午前に他装レッスン。午後に自装レッスン。
他装は当教室を目掛けて遠方よりお越しいただいている美容師さんです。長襦袢を完成させ、着物を羽織って着丈を決めるところまで進みました。
「着付けって、こんなにすんなりいくものだと思わなかったです。だって…」
この<だって>の後に繋がるのは、この生徒様がこれまで見てきた着付けの現場がどんな惨状だったかという話に繋がります。
お客様の着物、腰紐を平気で放り投げる。
罵声がとぶ。
とにかく着付け中、不機嫌な対応をする。
荒々しい。
長年の経験を雄弁に語って聞かせる。
こんなことをしなければ、こんな騒々しくしなければ着付けはできないものなのか。そんなに難しい技術なのか。
と、着付けをなさる先生の姿に、常々懐疑心を抱いていらっしゃったようです。
聞けば聞くほど分かり易い惨劇なので、私としても「それは着付けではないです」とお応えしました。
まず、絶対ものを投げませんし、言葉もお客様の緊張を解く程度にしか発しませんし、気配はお客様を包む空気であることを目指します。それがまつださえこ着物着付け教室の着付け師養成コースの特色と言っていいと思います。
一方。
午後の自装レッスンは初級コース初回の生徒様です。某呉服店の着付けレッスンに通ってみたけど衆人環視の中で指南を受けて落ち着かず、身につくものも無く諦めて、当教室の門を叩かれました。
レッスン開始後1時間30分経った頃に、
「そろそろまとめていきましょう」
とお伝えすると、
「もうこんなに時間経っちゃったんですか⁉︎本当に?先生、サバ読んでませんか⁇」と仰る。楽しさ高じて時間を忘れたようですが、なんてこというんだ笑。

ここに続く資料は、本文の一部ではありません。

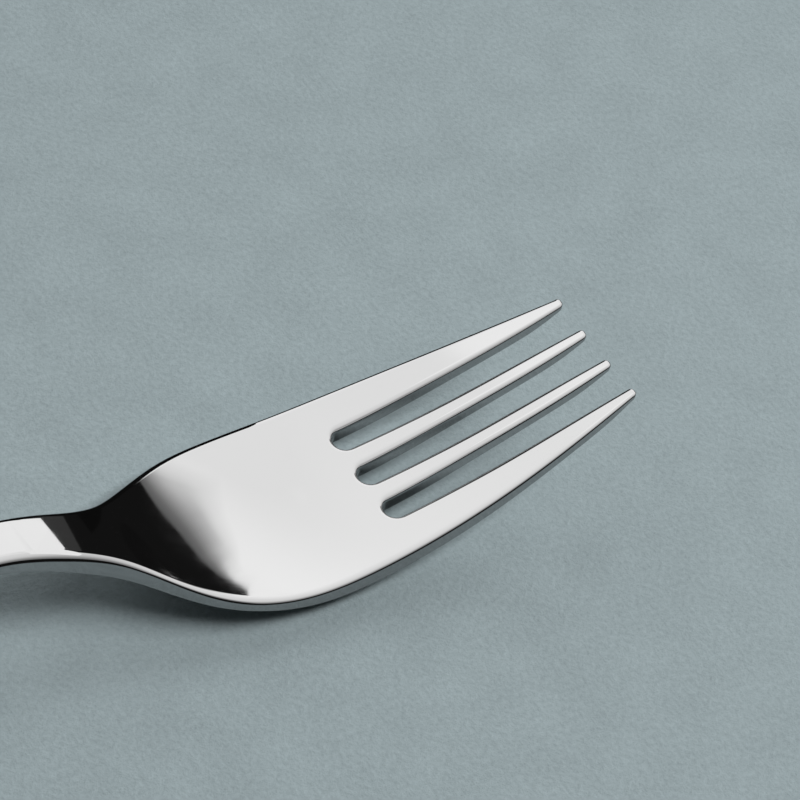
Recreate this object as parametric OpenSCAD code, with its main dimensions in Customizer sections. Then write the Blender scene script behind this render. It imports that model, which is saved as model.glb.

レッスンは長襦袢までいったので、お持ちの着物と半幅帯の着付けをサーブしました^^
長襦袢着て、でも痩せて見えました♪
着物を着て帰れると思ってなくて、すごく嬉しいです。
旦那に見せてあげます。
今日はずーっと着ておきます!
これほど分かり易く喜んでくださる方も珍しいと思うほど、満面の笑顔です。見送った背中が微笑まし過ぎて、失礼ながら笑ってしまいました。
着物が着たい、着られて嬉しい。
多くの場合、それが自装を学ぶことの動機であり、原点です。
他装は、最初の動機こそ自分の為に始まることが多いです。
ただ着せ付けの技術の面白さにハマって、または何がしかの野心や目標を掲げて立ち上がって、生みの苦しみに揺さぶられながら学んでいきます。
そしていつかはただ一心に、お客様の喜ぶ顔を求める着付師になっていく。お客様の「嬉しい」を着付けの技術を通して生み出す、それが本来の目的です。
自装と他装は全く別物の技術ですが、着物というカテゴリーの中で根っこは繋がってると心改まった日。
着物は自分で着て舞い上がるように嬉しくなり、着せてさし上げて心底嬉しくなっていただくものでしょう。
罵声怒声、物が飛び交う中で着付けられて、嬉しいはずないじゃないか。
私なら、着付けの所作美しく、紡ぐ言葉が真摯で丁寧な着付師さんに着付けをお願いしたいです。
尊大なのも荒々しいのも、ごめん被る。